House prices in July saw a slight increase, according to the latest data, but a survey of sentiment in the housing market showed that supply is outweighing demand.
The index of UK house sales for July, published by the Land Registry on 27 August was followed by the Hometrack survey of agents and surveyors on 30 August predicting a fall in prices into the Autumn.
The Land Registry published data showed an increase of 0.4 per cent in the value of houses compared to the previous month and an annual increase of 6.7 per cent. The greatest rise in prices was in the South West, with the highest fall recorded in Wales.
The figure for the number of house sales in May rose by eight per cent to 49,412 compared to May 2009.
The Hometrack survey found that prices in August had fallen, attributed to a fall in demand by -2.2 per cent, which followed a trend of decreasing demand over the last five months.
Richard Donnell, Director of Research at Hometrack, a property analysis business, said: “The housing market is in the process of a modest re-pricing that is likely to run for the next 6 to 12 months.
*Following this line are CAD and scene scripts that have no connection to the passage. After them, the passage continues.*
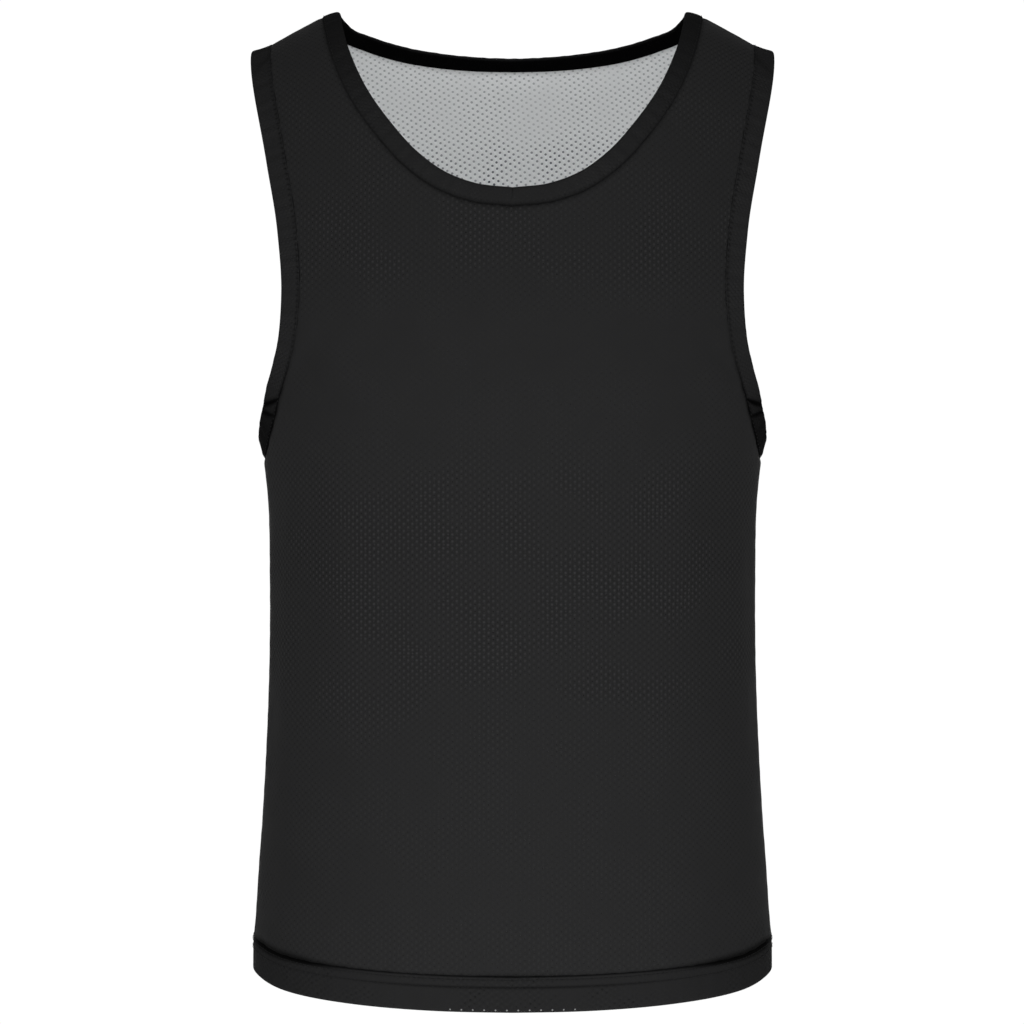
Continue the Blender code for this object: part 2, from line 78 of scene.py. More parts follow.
# ---------------------------------------------------------------- rows of the tables
@dataclass(frozen=True)
class BodySection:
    """Level section of the outer face: a rounded oval with its own front and back depth."""

    level: float
    half_width: float
    front_depth: float
    back_depth: float


@dataclass(frozen=True)
class NeckPoint:
    """Neck seam: distance from the middle and height."""

    half_width: float
    height: float


@dataclass(frozen=True)
class ArmholePoint:
    """Armhole seam: height, and angle from the centre line in degrees."""

    height: float
    angle: float


@dataclass(frozen=True)
class HemPoint:
    """Upper edge of the hem: angle from the centre line in degrees, and height."""

    angle: float
    height: float


@dataclass(frozen=True)
class EdgeLean:
    """How far a band bends out of the cloth towards its free edge, at a share of its seam."""

    share: float
    degrees: float


@dataclass(frozen=True)
class Ditch:
    """Sunken seam: width and depth of the ditch at a place along it."""

    place: float
    width: float
    depth: float


@dataclass(frozen=True)
class Amount:
    """One value, such as a share of shadow or a height in metres, at a place along a seam."""

    place: float
    value: float


@dataclass(frozen=True)
class NetLevel:
    """How clearly the net stands out, from 0 to 1, at a height up the cloth's UV map."""

    up: float
    clear: float


@dataclass(frozen=True)
class Crease:
    """Soft ridge (positive height) or trough (negative), from one place on the cloth to another."""

    across: float
    up: float
    across_end: float
    up_end: float
    height: float
    spread: float


@dataclass(frozen=True)
class Pinch:
    """Short fold across a band, at a share of its loop, slanting by metres a metre of reach."""

    share: float
    depth: float
    spread: float
    # painted shade in the fold, from 0 to 1
    shade: float
    slant: float = 0.0


@dataclass(frozen=True)
class SlantedNet:
    """A second net over the first: how far it is turned, in degrees, and its two pitches."""

    degrees: float
    across: float
    up: float


@dataclass(frozen=True)
class FoldHoles:
    """The row of holes at a fold: pitch, half length, distance from the fold, radius, and how clear."""

    pitch: float
    reach: float
    level: float
    radius: float
    clear: float


def grey(level: float) -> tuple:
    """An opaque grey."""
    return (level, level, level, 1.0)


def rows(kind: type, *groups: tuple) -> tuple:
    """A table: one row of a kind for each group of values, in the order of the kind's fields."""
    return tuple(kind(*group) for group in groups)


# ---------------------------------------------------------------- small numeric helpers
def smooth_curve(stations: Array, values: Array, at: Array) -> Array:
    """Cubic pieces through a table's rows, neighbours sharing their slope.

    Args:
        stations: rising places of the rows.
        values: value of each row.
        at: places to read.

    Returns:
        The value at each place, held at the ends of the table.
    """
    stations, values = np.asarray(stations, float), np.asarray(values, float)
    at = np.clip(np.asarray(at, float), stations[0], stations[-1])
    slopes = np.gradient(values, stations)
    cell = np.clip(np.searchsorted(stations, at, side="right") - 1, 0, len(stations) - 2)
    span = stations[cell + 1] - stations[cell]
    t = (at - stations[cell]) / span
    return ((1 + 2 * t) * (1 - t) ** 2 * values[cell] + t * (1 - t) ** 2 * span * slopes[cell]
            + t * t * (3 - 2 * t) * values[cell + 1] + t * t * (t - 1) * span * slopes[cell + 1])


def column(table: tuple, name: str) -> Array:
    """One named column of a table of rows."""
    return np.array([getattr(row, name) for row in table], float)


def read_table(table: tuple, place: str, value: str, at: Array) -> Array:
    """Smooth value of one column of a table at places along another."""
    return smooth_curve(column(table, place), column(table, value), at)


def amount_at(table: tuple, place: Array) -> Array:
    """Smooth value of a table of amounts at places."""
    return read_table(table, "place", "value", place)


def ditch_at(table: tuple, place: Array) -> tuple[Array, Array]:
    """Smooth width and depth of a table of ditches at places."""
    return read_table(table, "place", "width", place), read_table(table, "place", "depth", place)


def bell(distance: Array, width: float | Array, power: int = 2) -> Array:
    """One at no distance and falling away: e to the power of minus (distance / width) ^ power."""
    return np.exp(-(distance / width) ** power)


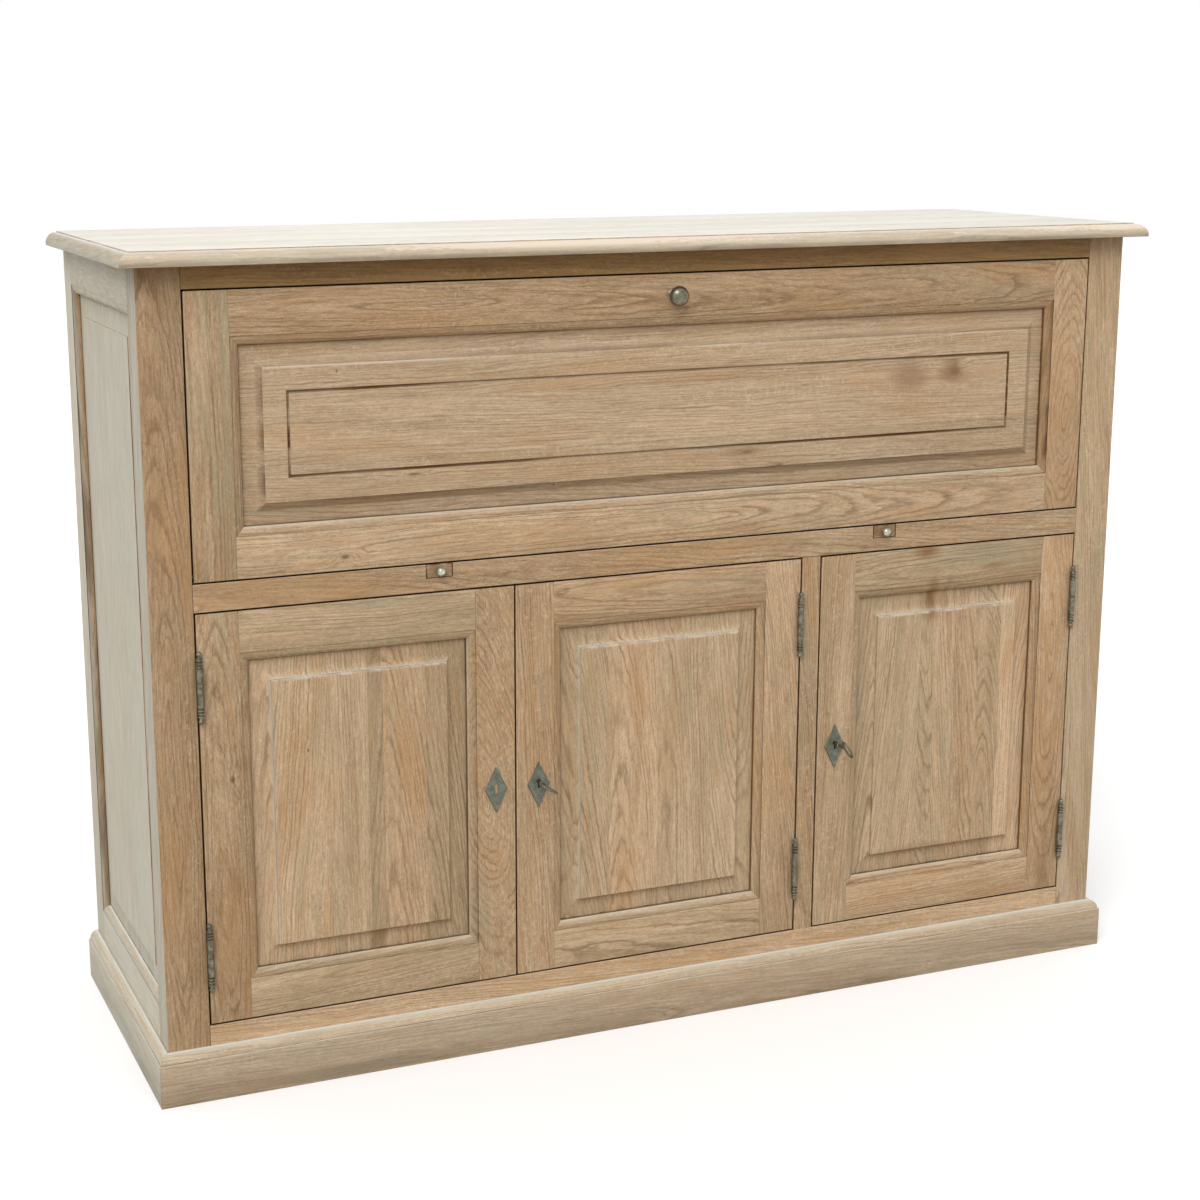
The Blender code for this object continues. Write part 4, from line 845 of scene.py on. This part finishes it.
flapLook = {
    "stile": 0.058, "topRail": 0.059, "bottomRail": 0.056, "thick": 0.022, "margin": 0.0185,
    "chamfer": 0.011, "step": 0.0009, "fieldDepth": 0.002, "grooveInset": 0.0335, "grooveWidth": 0.0046,
    "grooveDepth": 0.002, "grooveDark": 0.95, "dirtAndShade": (1, 1.6, 1, 1), "pale": 0.1, "boards": (0.33, 0.66),
    "gap": 0.0003,
    "frame": {"left": {"tone": 0.2},
              "right": {"turn": 0, "pith": (0.0, 0.018), "slope": 0.22, "tone": 0.9},
              "bottom": {"turn": -4, "pith": (0.0, 0.026), "slope": 0.045, "tone": 0.55},
              "top": {"turn": 4, "pith": (0.0, 0.03), "slope": 0.05, "tone": -0.64}},
    "panel": {0: {"turn": 35, "pith": (0.03, 0.05), "slope": 0.03, "tone": -0.2},
              1: {"turn": 70, "pith": (0.02, 0.06), "slope": 0.02, "tone": 0.45},
              2: {"turn": 60, "pith": (0.02, 0.07), "slope": -0.03, "tone": 0.1}},
}


def makeFlap():
    look = flapLook
    members = (look["stile"], look["stile"], look["bottomRail"], look["topRail"])
    shells, window = panelledFrame("flap", "front", "flap_frame", members, look, look["frame"])
    makePiece("flap_frame_boards", shells, oakFront, "flap", ("flap_frame",))
    margin, fieldDepth = look["margin"], look["fieldDepth"]
    field = margin + look["chamfer"]
    groove = field + look["grooveInset"]
    half = look["grooveWidth"] / 2
    front, back = moulding["tongueFront"], moulding["tongueBack"]

    def hollow(inset):
        # the groove's round bottom: half a wave of a cosine
        return 0.5 + 0.5 * np.cos(math.pi * np.clip((inset - groove) / half, -1, 1))

    def depthOf(inset):
        # a straight bevel, a small step up to the field, and the groove
        foot = fieldDepth + look["step"]
        bevel = front + (foot - front) * np.clip((inset - margin) / look["chamfer"], 0, 1)
        return np.where(inset > field + hair, fieldDepth + look["grooveDepth"] * hollow(inset), bevel)

    stations = np.concatenate([[0.0, 0.0016, 0.008, margin - 0.0004, margin, field], field + np.array(ridge),
                               groove + half * np.array([-1.15, -1, -0.7, -0.4, 0, 0.4, 0.7, 1, 1.15])])
    panel = carvedPanel("flappanel", "front", window, look["boards"], stations, depthOf, field, look["panel"],
                        upright=False, stepShade=0.8)
    for shell in panel:
        shell["pale"] = look["pale"]
        # the groove is darker along its front
        onFront = shell["points"][:, 1] < frontY + back - 0.001
        inGroove = np.abs(insetOf(shell["points"], "front", window) - groove) < half * 0.9
        shell["grimeAndShade"] = np.where(onFront & inGroove, look["grooveDark"], shell["grimeAndShade"])

    # the boards' backs fill the frame's thickness behind the tongues
    left, right, bottom, top = window
    gap = look["gap"]
    edges = [bottom + gap, *(bottom + np.array(look["boards"]) * (top - bottom)), top - gap]
    for k in range(len(edges) - 1):
        corners = faces["front"](np.array([left + gap, right - gap]), np.array([edges[k], edges[k + 1]]),
                                 np.array([back - 0.0002, look["thick"]]))
        panel.append(addWood(easedBoard(*corners, 0, 0.0002), f"flappanel{k}", (2, 1, 0)))
    makePiece("flap_panel_boards", panel, oakFront, "flap", ("flap_panel",), shadeGaps=False)


makeFlap()
print("fall front made")


# Carcase

postLook = {
    "left": {"head": 0.35, "foot": 0.0,
             "cut": {"turn": 8, "pith": (0.005, 0.035), "slope": 0.07, "tone": -0.66}},
    "right": {"head": 0.1, "foot": -0.35, "cut": {"turn": 50, "tone": 0.3}},
    "ease": 0.0012, "headHeight": 0.1,
}


def boardPiece(node, board, axes, material, cut=None):
    # one board of the carcase in its node's place
    shell = addWood(board, node, axes, cut)
    makePiece(node + "_board", [shell], material, "carcase", (node,))


def makePost(side):
    # an eased board with painted shade at its head under the top, and rubbed lower down
    node = "front_post_" + side
    look = postLook[side]
    low, high = limits(node)
    board = easedBoard(low, high, 2, postLook["ease"])
    atHead = board["points"][:, 2] > high[2] - postLook["headHeight"]
    board["grimeAndShade"] = np.where(atHead, look["head"], look["foot"])
    boardPiece(node, board, (0, 1, 2), oakFront, look["cut"])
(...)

This follows a period of 18 months over which house prices have firmed rapidly on the back of a potent mix of rising demand and a chronic lack of housing for sale.”
Donnell said the firmer prices and the abolition of Home Information Packs had resulted in a surge of properties coming on to the market.
Creating some consensus around the Hometrack survey for August was the Royal Institute of Chartered Surveyors (RICS) who said the lettings market remained buoyant during the second quarter of 2010.
Between April and June, tenant demand increased across all regions of the UK, which RICS put down to difficulty in securing mortgage finance, worries about a ‘double dip in housing’ and the large deposit required by lenders.
The trend in the lettings sector is that demand is greater than supply, driving-up rents.
The supply of lettings property did continue to fall in the three months to July but at a slower pace, while the latest RICS Housing Market survey showed that the stifled demand from buyers could cause moderation in the price of renting as more homeowners opt to let rather than sell.